### What is required
Extract the complete listing and repeat it word for word.

# # #

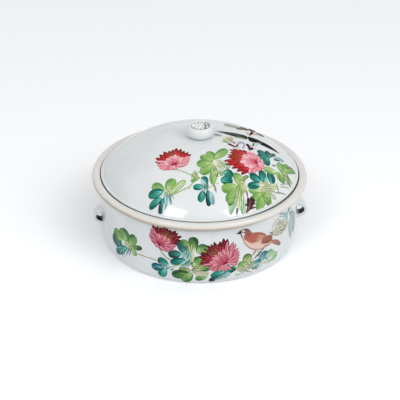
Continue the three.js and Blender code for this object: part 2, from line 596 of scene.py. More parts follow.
class Painting:
    """Strokes of enamel that are laid on one sheet and made into one closed mesh."""

    rings = 13
    across = np.array([1.0, 0.85, 0.5, 0.0, -0.5, -0.85, -1.0, -0.5, 0.5])
    height = np.array([0.0, 0.7, 1.0, 1.0, 1.0, 0.7, 0.0, 0.0, 0.0])
    edging = np.array([1.0, 0.5, 0.0, 0.0, 0.0, 0.5, 1.0, 1.0, 1.0])
    under = np.array([False] * 7 + [True] * 2)
    thickness = 0.05
    coat = 0.022
    sunk = 0.08

    def __init__(self, name: str) -> None:
        """Starts an empty painting."""
        self.name = name
        self.strokes: list[Stroke] = []

    def stroke(
        self,
        foot: Point,
        tip: Point,
        half_width: float,
        colours: str,
        nib: Nib = Nib.LINE,
        bow: float = 0.0,
        layer: float = 0.0,
    ) -> None:
        """Adds one stroke.

        Args:
            foot: where it starts.
            tip: where it ends.
            half_width: its greatest half-width.
            colours: one to three codes: foot, tip and edge.
            nib: how it swells.
            bow: how far its middle stands to the left, as a share of its length.
            layer: how many other coats of enamel lie under it.
        """
        start, end = np.array(foot, float), np.array(tip, float)
        side = np.array([start[1] - end[1], end[0] - start[0]])
        bend = (start + end) / 2 + side * bow
        codes = colours.split()
        codes = tuple((codes + codes[-1:] * 2)[:3])
        points = (tuple(start), tuple(bend), tuple(end))
        self.strokes.append(Stroke(*points, half_width, nib, codes, layer))

    def column(self, part: str) -> np.ndarray:
        """One field of every stroke, with a row for each stroke."""
        return np.array([getattr(stroke, part) for stroke in self.strokes])

    def arrays(self, sheet: Sheet) -> tuple[np.ndarray, np.ndarray]:
        """Works out every stroke's vertices and colours at once.

        The centreline is the quadratic curve (1-t)^2 foot + 2t(1-t) bend + t^2 tip. The width at t
        is the half-width times t^a (1-t)^b over that product's greatest value, and the thickness
        goes as (4t(1-t))^0.5. Each section is a flat lens whose underside lies inside the glaze.

        Args:
            sheet: the surface that the strokes lie on.

        Returns:
            The vertices and their linear colours.
        """
        foot, bend, tip = (self.column(part)[:, None] for part in ("foot", "bend", "tip"))
        t = ((1 - np.cos(np.linspace(0, pi, self.rings + 2))) / 2)[1:-1]
        row = t[None, :, None]
        centre = (1 - row) ** 2 * foot + 2 * row * (1 - row) * bend + row**2 * tip
        along = (1 - row) * (bend - foot) + row * (tip - bend)
        side = np.stack([-along[..., 1], along[..., 0]], -1)
        side /= np.linalg.norm(side, axis=-1, keepdims=True)
        a, b = (np.array([s.nib.value[i] for s in self.strokes])[:, None] for i in (0, 1))
        swell = t**a * (1 - t) ** b / ((a / (a + b)) ** a * (b / (a + b)) ** b)
        width = self.column("half_width")[:, None] * swell
        layer = self.column("layer")[:, None, None] * self.coat
        thick = self.thickness * np.minimum(1, width) ** 0.5 * (4 * t * (1 - t)) ** 0.5
        lift = np.where(self.under, -self.sunk, layer + thick[..., None] * self.height)
        place = centre[:, :, None] + side[:, :, None] * (width[..., None] * self.across)[..., None]
        body = sheet.lifted(place, lift)
        ends = sheet.lifted(np.concatenate([foot, tip], 1), np.repeat(layer[..., 0] / 2, 2, 1))
        codes = np.array([[linear(code)[:3] for code in s.colours] for s in self.strokes])
        main = codes[:, None, 0] * (1 - row) + codes[:, None, 1] * row
        edge = self.edging[:, None]
        tones = main[:, :, None] * (1 - edge) + codes[:, None, None, 2] * edge
        end_tones = codes[:, [0, 2]]
        count = len(self.strokes)
        vertices = np.concatenate([body.reshape(count, -1, 3), ends], 1)
        colours = np.concatenate([tones.reshape(count, -1, 3), end_tones], 1)
        return vertices.reshape(-1, 3), colours.reshape(-1, 3)

    def build(self, sheet: Sheet, material: bpy.types.Material, body: str) -> bpy.types.Object:
        """Makes the painting's mesh on a sheet.

        Args:
            sheet: the surface that it lies on.
            material: the enamel.
            body: the body that it moves with.

        Returns:
            The new piece.
        """
        vertices, colours = self.arrays(sheet)
        per_stroke = len(vertices) // len(self.strokes)
        first = np.arange(len(self.strokes))[:, None, None] * per_stroke
        quads, triangles = (
            (first + group).reshape(-1, group.shape[-1])
            for group in skin_faces(self.rings, len(self.across))
        )
        piece = add_piece(self.name, vertices, (quads, triangles), material, body, "enamel")
        tones = piece.data.color_attributes.new(PAINT, "FLOAT_COLOR", "POINT")
        rgba = np.concatenate([colours, np.ones((len(colours), 1))], 1)
        tones.data.foreach_set("color", rgba.astype(np.float32).ravel())
        return piece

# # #

### Response to this exercise
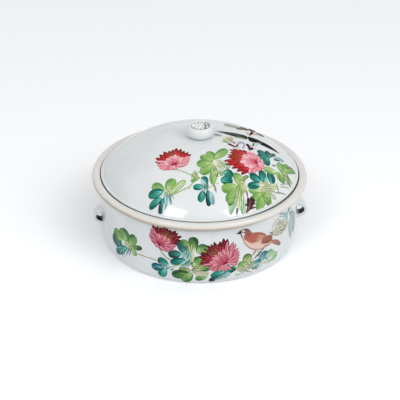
Continue the three.js and Blender code for this object: part 2, from line 596 of scene.py. More parts follow.
class Painting:
    """Strokes of enamel that are laid on one sheet and made into one closed mesh."""

    rings = 13
    across = np.array([1.0, 0.85, 0.5, 0.0, -0.5, -0.85, -1.0, -0.5, 0.5])
    height = np.array([0.0, 0.7, 1.0, 1.0, 1.0, 0.7, 0.0, 0.0, 0.0])
    edging = np.array([1.0, 0.5, 0.0, 0.0, 0.0, 0.5, 1.0, 1.0, 1.0])
    under = np.array([False] * 7 + [True] * 2)
    thickness = 0.05
    coat = 0.022
    sunk = 0.08

    def __init__(self, name: str) -> None:
        """Starts an empty painting."""
        self.name = name
        self.strokes: list[Stroke] = []

    def stroke(
        self,
        foot: Point,
        tip: Point,
        half_width: float,
        colours: str,
        nib: Nib = Nib.LINE,
        bow: float = 0.0,
        layer: float = 0.0,
    ) -> None:
        """Adds one stroke.

        Args:
            foot: where it starts.
            tip: where it ends.
            half_width: its greatest half-width.
            colours: one to three codes: foot, tip and edge.
            nib: how it swells.
            bow: how far its middle stands to the left, as a share of its length.
            layer: how many other coats of enamel lie under it.
        """
        start, end = np.array(foot, float), np.array(tip, float)
        side = np.array([start[1] - end[1], end[0] - start[0]])
        bend = (start + end) / 2 + side * bow
        codes = colours.split()
        codes = tuple((codes + codes[-1:] * 2)[:3])
        points = (tuple(start), tuple(bend), tuple(end))
        self.strokes.append(Stroke(*points, half_width, nib, codes, layer))

    def column(self, part: str) -> np.ndarray:
        """One field of every stroke, with a row for each stroke."""
        return np.array([getattr(stroke, part) for stroke in self.strokes])

    def arrays(self, sheet: Sheet) -> tuple[np.ndarray, np.ndarray]:
        """Works out every stroke's vertices and colours at once.

        The centreline is the quadratic curve (1-t)^2 foot + 2t(1-t) bend + t^2 tip. The width at t
        is the half-width times t^a (1-t)^b over that product's greatest value, and the thickness
        goes as (4t(1-t))^0.5. Each section is a flat lens whose underside lies inside the glaze.

        Args:
            sheet: the surface that the strokes lie on.

        Returns:
            The vertices and their linear colours.
        """
        foot, bend, tip = (self.column(part)[:, None] for part in ("foot", "bend", "tip"))
        t = ((1 - np.cos(np.linspace(0, pi, self.rings + 2))) / 2)[1:-1]
        row = t[None, :, None]
        centre = (1 - row) ** 2 * foot + 2 * row * (1 - row) * bend + row**2 * tip
        along = (1 - row) * (bend - foot) + row * (tip - bend)
        side = np.stack([-along[..., 1], along[..., 0]], -1)
        side /= np.linalg.norm(side, axis=-1, keepdims=True)
        a, b = (np.array([s.nib.value[i] for s in self.strokes])[:, None] for i in (0, 1))
        swell = t**a * (1 - t) ** b / ((a / (a + b)) ** a * (b / (a + b)) ** b)
        width = self.column("half_width")[:, None] * swell
        layer = self.column("layer")[:, None, None] * self.coat
        thick = self.thickness * np.minimum(1, width) ** 0.5 * (4 * t * (1 - t)) ** 0.5
        lift = np.where(self.under, -self.sunk, layer + thick[..., None] * self.height)
        place = centre[:, :, None] + side[:, :, None] * (width[..., None] * self.across)[..., None]
        body = sheet.lifted(place, lift)
        ends = sheet.lifted(np.concatenate([foot, tip], 1), np.repeat(layer[..., 0] / 2, 2, 1))
        codes = np.array([[linear(code)[:3] for code in s.colours] for s in self.strokes])
        main = codes[:, None, 0] * (1 - row) + codes[:, None, 1] * row
        edge = self.edging[:, None]
        tones = main[:, :, None] * (1 - edge) + codes[:, None, None, 2] * edge
        end_tones = codes[:, [0, 2]]
        count = len(self.strokes)
        vertices = np.concatenate([body.reshape(count, -1, 3), ends], 1)
        colours = np.concatenate([tones.reshape(count, -1, 3), end_tones], 1)
        return vertices.reshape(-1, 3), colours.reshape(-1, 3)

    def build(self, sheet: Sheet, material: bpy.types.Material, body: str) -> bpy.types.Object:
        """Makes the painting's mesh on a sheet.

        Args:
            sheet: the surface that it lies on.
            material: the enamel.
            body: the body that it moves with.

        Returns:
            The new piece.
        """
        vertices, colours = self.arrays(sheet)
        per_stroke = len(vertices) // len(self.strokes)
        first = np.arange(len(self.strokes))[:, None, None] * per_stroke
        quads, triangles = (
            (first + group).reshape(-1, group.shape[-1])
            for group in skin_faces(self.rings, len(self.across))
        )
        piece = add_piece(self.name, vertices, (quads, triangles), material, body, "enamel")
        tones = piece.data.color_attributes.new(PAINT, "FLOAT_COLOR", "POINT")
        rgba = np.concatenate([colours, np.ones((len(colours), 1))], 1)
        tones.data.foreach_set("color", rgba.astype(np.float32).ravel())
        return piece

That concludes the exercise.